The contestant and other judges reacted as though this was a significant insult. The judge was annoyed by this reaction. “I just told them they were good enough to make a living as a singer. That’s not true for everyone. I’m not doing them any favors by suggesting they can be more successful than their talent allows!”
While that obviously simplifies a lot of factors–the ability to improve, a god producer or agent, luck, determination, changing public standards and genre preferences–I suspect there’s a grain of truth in that critique. Pre-pandemic, there were more than 300 cruise ships operating worldwide, each with one or more theaters offering various acts nearly daily. That’s a lot of stages to fill with singers, and while it doesn’t pay as well as being a hit singer, there is a paycheck involved along with travel, room, and board.

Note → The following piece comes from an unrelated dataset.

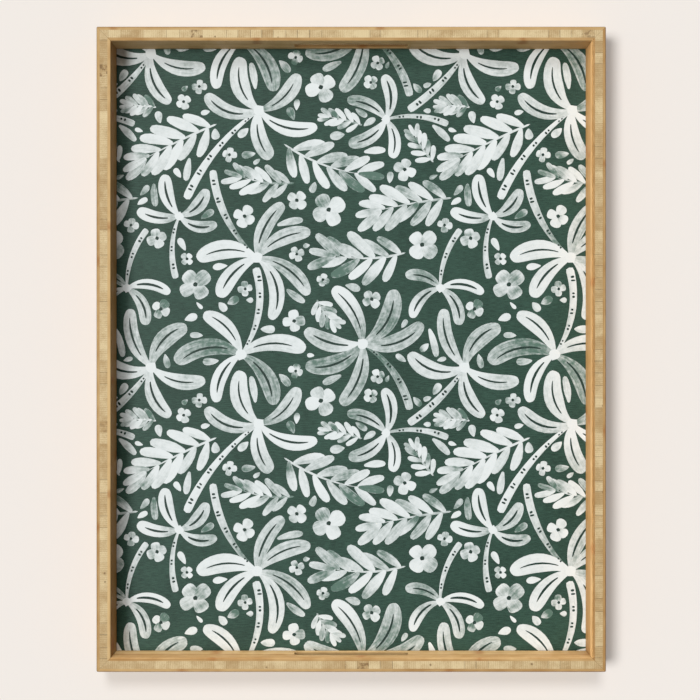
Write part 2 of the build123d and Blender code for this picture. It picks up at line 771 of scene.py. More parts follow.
@dataclass
class RailSet:
    """The four rails: strips grown inside each core, and a finish on each ply."""

    strip_pitch: float = 10.5 * MM
    edge_play: float = 0.9 * MM
    tight_gap: float = 0.05 * MM
    open_gap: float = 0.3 * MM
    open_share: float = 0.22
    core_dimness: tuple[float, ...] = (0.0, 0.14, -0.08, 0.06)
    outer_dimness: tuple[float, ...] = (-0.15, 0.15, -0.35, 0.12)
    inner_dimness: tuple[float, ...] = (0.08, 0.5, 0.08, -0.3)
    # Painted shade on the left inner wall, and painted light on the right and back inner walls.
    wall_dimness: tuple[float, ...] = (0.0, -0.24, -0.35, 0.9)
    merge: float = 0.002 * MM
    spare: float = 2 * MM
    seed: int = 11

    def strips(self, rail: Rail, number: int) -> None:
        """Grow the strips of one core and trim them to its shape, as separate blocks with a `tone` each.

        Args:
            rail: The rail.
            number: The rail's number, which picks its random strips.
        """
        node = f"{rail.label}_core"
        low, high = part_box(node)
        size = high - low
        core = BambooCore(f"bamboo_core_{rail.label}", rail.run, dimness=self.core_dimness[number])
        tree = GrowTree(f"{rail.label}_strip_row")
        sizes = {
            "Strip Pitch": self.strip_pitch,
            "Edge Play": self.edge_play,
            "Tight Gap": self.tight_gap,
            "Open Gap": self.open_gap,
            "Open Share": self.open_share,
            "Run": max(size.x, size.y),
            "Depth": min(size.x, size.y) + self.spare,
            "Height": size.z + self.spare,
        }
        pitch, play, tight, wide, share, length, thick, tall = tree.knobs("Float", sizes)
        seed = tree.knob("Seed", "Int", self.seed + number)
        shape = tree.knob("Core", "Object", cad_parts[node])
        finish = tree.knob("Material", "Material", core.material())

        count = tree.math("ADD", tree.math("CEIL", tree.math("DIVIDE", length, pitch)), 2.0)
        start = tree.vector(tree.times(tree.times(tree.less(count, 1.0), pitch), -0.5), 0.0, 0.0)
        ends = {"Count": count, "Start Location": start, "Offset": tree.vector(pitch, 0.0, 0.0)}
        line = tree.add("GeometryNodeMeshLine", ends).outputs[0]
        index = tree.tree.nodes.new("GeometryNodeInputIndex").outputs[0]
        after, back = tree.math("ADD", index, 1.0), tree.times(play, -1.0)
        near, far = tree.random(back, play, index, seed), tree.random(back, play, after, seed)
        shift = tree.vector(tree.times(tree.math("ADD", near, far), 0.5), 0.0, 0.0)
        opened = tree.math("LESS_THAN", tree.random(0.0, 1.0, index, tree.math("ADD", seed, 50.0)), share)
        gap = tree.total(tight, (opened, wide))
        width = tree.less(tree.math("ADD", pitch, tree.less(far, near)), gap)
        moved = tree.add("GeometryNodeSetPosition", {"Geometry": line, "Offset": shift}).outputs[0]
        block = tree.add("GeometryNodeMeshCube", {"Size": (1.0, 1.0, 1.0)}).outputs["Mesh"]
        blocks = {"Points": moved, "Instance": block, "Scale": tree.vector(width, thick, tall)}
        row = tree.add("GeometryNodeInstanceOnPoints", blocks).outputs[0]
        loose = tree.add("GeometryNodeRealizeInstances", {"Geometry": row}).outputs[0]
        place = {"Geometry": loose, "Translation": (low + high) / 2, "Rotation": (0.0, 0.0, rail.turn)}
        turned_row = tree.add("GeometryNodeTransform", place).outputs[0]
        whole = tree.add("GeometryNodeObjectInfo", {"Object": shape}).outputs["Geometry"]
        merged = {"Geometry": whole, "Distance": self.merge}
        solid = tree.add("GeometryNodeMergeByDistance", merged).outputs[0]
        cut = tree.add("GeometryNodeMeshBoolean", {}, operation="INTERSECT", solver="EXACT")
        tree.feed(cut.inputs["Mesh 2"], turned_row)
        tree.feed(cut.inputs["Mesh 2"], solid)
        island = tree.tree.nodes.new("GeometryNodeInputMeshIsland").outputs["Island Index"]
        marks = {"Geometry": cut.outputs[0], "Name": "tone", "Value": tree.random(0.0, 1.0, island, seed)}
        toned = tree.add("GeometryNodeStoreNamedAttribute", marks, data_type="FLOAT", domain="FACE")
        piece = tree.grow(f"{rail.label}_core_strips", toned.outputs[0], finish)
        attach(piece, ROOT)
        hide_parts(node)
        log.info("%s: %d faces", piece.name, len(piece.data.polygons))

    def build(self) -> None:
        """Make and dress all four rails."""
        for number, rail in enumerate(Rail):
            self.strips(rail, number)
            for share, part in enumerate(("outer_ply", "inner_ply", "groove_lip")):
                salt = 0.37 * number + 0.21 * share
                outer = part == "outer_ply"
                dimness = (self.outer_dimness if outer else self.inner_dimness)[number]
                # Painted shade or painted light on the inner ply's upright faces.
                wall = self.wall_dimness[number] if part == "inner_ply" else 0.0
                # Painted shade on rounded edges: strong on outer plies, faint on the rest.
                name, worn = f"bamboo_{rail.label}_{part}", 0.7 if outer else 0.1
                ply = BambooPly(name, rail.run, salt=salt, dimness=dimness, wall_dimness=wall, worn=worn)
                dress(f"{rail.label}_{part}", ply.material())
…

And a lot, a LOT of work. Some singers go on for hours every night, 6-days-a-week, with a few 15-minute breaks. Very few cruise singers do the job for their whole career and then retire. Most run contract-to-contract for a few years, and then move on to some other career, possibly coming back for short contracts between other gigs.
In this, I see a lot of similarities to ttRPG design.
Robin D. Laws famously said there are more professional astronauts in the U.S.A. than full-time ttRPG game designers. That’s especially true if you define full-time as making all the money needed to pay all your bills, and cover health insurance, and put away money for retirement. And of those full-timers, many are the equivalent of cruise-ship singers. Going from gig to gig, making ends meet by working hard, long hours and taking work better-known (better paid) designers don’t want. Most of them will put in a few years, often while younger, then go to part-time-at-most, or move on to other fields entirely.
But a few will stay with it for decades. Even fewer will manage the career alchemy to move into more sustainable positions. Some combination of getting better, changing preferences, good connections, and luck will propel them into full-time jobs with benefits.
That’s not a guarantee they’ll stay in those positions of course. My wife and I have moved cross-country for stable, full-benefit ttRPG industry jobs three times. Twice, that ended in a company layoff in less than a year. Once, the cost of living where the job was simply grew faster than the job’s salary. Even getting that rare unicorn of a full-time ttRPG job isn’t a sure thing, just another shot at maybe finding pop stardom… or at least paid insurance. Reaching the peak of the industry can end up being a visit, that raises your visibility, gives you a chance to improve, gets you more contacts… and then ends. So you need to look around for other ways to make it, just now with a better-looking resume.
And the more tourists might recognize your name, the easier it is to get a gig singing on a cruise ship.